Ultra Street Fighter IV also sports a surplus of new modes. Taking a page from Hyper Street Fighter II, Ultra has added an “Edition Select” feature. With this, you can choose which version of your character you wish to use. Taking the most broken fighters from previous versions of Street Fighter IV and pitting them against one another is a hilarious affair and one I’ve been having a ton of fun with. Oddly enough, you cannot use this feature online, even in player lobbies or when you’re playing exclusively with friends, which seems like a huge missed opportunity. In the same vein, Trials for the new characters have also strangely been omitted. Capcom has promised that they will become available for the physical release of the game, however.
In addition, Online Training Mode is now available, which means that while you wait for an online match, you can practice various combos and setups or train online with a friend. This ensures that you always have something to do and aren’t merely sitting around waiting for a match. The game even has a kind of “savestate” feature in training mode.

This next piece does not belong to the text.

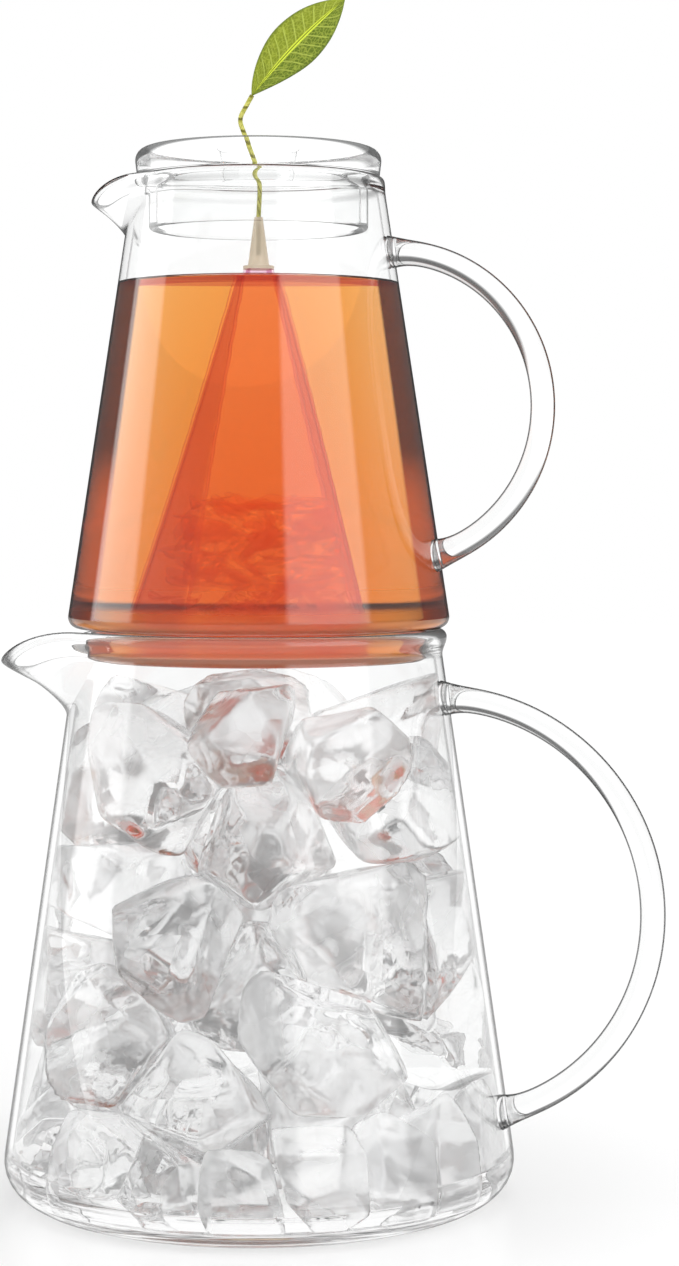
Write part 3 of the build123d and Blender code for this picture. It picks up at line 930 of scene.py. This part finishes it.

Is a certain move or frametrap constantly hitting you? Record it with the save/load feature and you can discover how to counter whatever has been giving you trouble. There’s also a YouTube upload function which allows you to upload offline and online matches to your YouTube account in 480p. With this, not only are you providing content to your channel, but you can also watch previous matches and learn from any mistakes you made. Tools like these help streamline the fighting game experience and encourage you to practice and learn the game, which is something all fighters should be doing.
Speaking of online, the netcode in Ultra remains basically the same as it has been in its other versions. If you have a good connection and fight someone relatively close, your experience will most assuredly be a pleasant one. However, when the distance begins to widen, lag rears its ugly head and it only gets worse as the gap expands. For instance, even if both players have amazing Internet, you will surely feel the sting of latency if someone from the east coast plays against someone from the west coast. Fighting games rely on precision and pinpoint timing for combos, and while the online isn’t perfect in Ultra, it gets the job done. Training mode can even simulate lag now, so you can practice combos for non-optimal connections. In short, the netcode is good, but be wary if you plan on playing opponents that are a good distance away from you.

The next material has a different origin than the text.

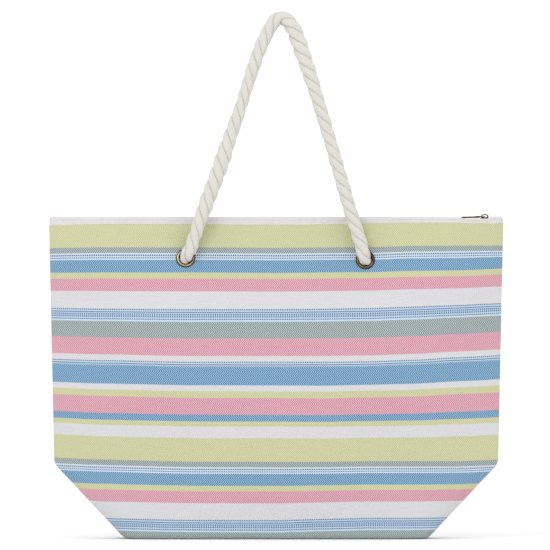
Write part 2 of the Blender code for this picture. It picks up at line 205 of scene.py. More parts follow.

I should also note that all previous online modes, such as Endless Battle lobbies, Team Battles, and Ranked Matches return and are accompanied by the new Elimination mode. Elimination mode is a different take on team battles in that the winner still stays, but retains their health from the previous round (albeit with a slight boost). It’s basically a combination of Team Battles and King of the Hill.
New gameplay mechanics are also introduced in Ultra Street Fighter IV. Red Focus is a new feature that, instead of absorbing one hit like a regular Focus Attack, can absorb an infinite amount. However, it can still be broken like regular Focus Attacks and does cost you two bars of meter, so think wisely before using it. Players also have the ability to delay their wake-up now. What this means is that after a hard knockdown (being hit by a crouching heavy kick or throw), you can decide to get up at the normal rate or delay it, thus making tricky setups by your opponent more difficult and inconsistent to pull off. Super Street Fighter IV added a second Ultra combo for every fighter, but Ultra Street Fighter IV ups the ante by allowing you to choose both. Dubbed the Ultra Combo Double, you are free to use either Ultra combo when the opportunity arises, but at the expense of it being weaker. The question then becomes whether you opt for more damage or more utility when selecting which Ultra you wish to sport in battle.
To fighting game veterans like myself, the most significant changes are often the more subtle ones, and I’m the most excited about the roster being rebalanced. In any fighter, there are always going to be characters that are stronger and more viable than others. Some characters may not see the light of day because their moves are too weak or their options just pale in comparison to the rest of the cast. In Ultra, the entire roster has been looked over with a fine-tooth comb and the result is invigorating. Characters like T-Hawk or El Fuerte that were often overlooked in Arcade Edition now have the tools to contend with the rest of the cast, resulting in a more diverse selection of characters being used. While it is still too early to testify as to whether the game is balanced, the changes are still refreshing.
With new characters, stages, modes, and careful tweaking of the entire roster, Ultra Street Fighter IV is without a doubt, the definitive version of Street Fighter IV. It provides a plethora of new content and a staggering amount of detail, all for the modest price of $15. Its greatest feat, however, is that everything culminates into a package that casual fans will enjoy and fighting game enthusiasts will appreciate. For anyone who has enjoyed the Street Fighter IV series, Ultra is most certainly a must-buy.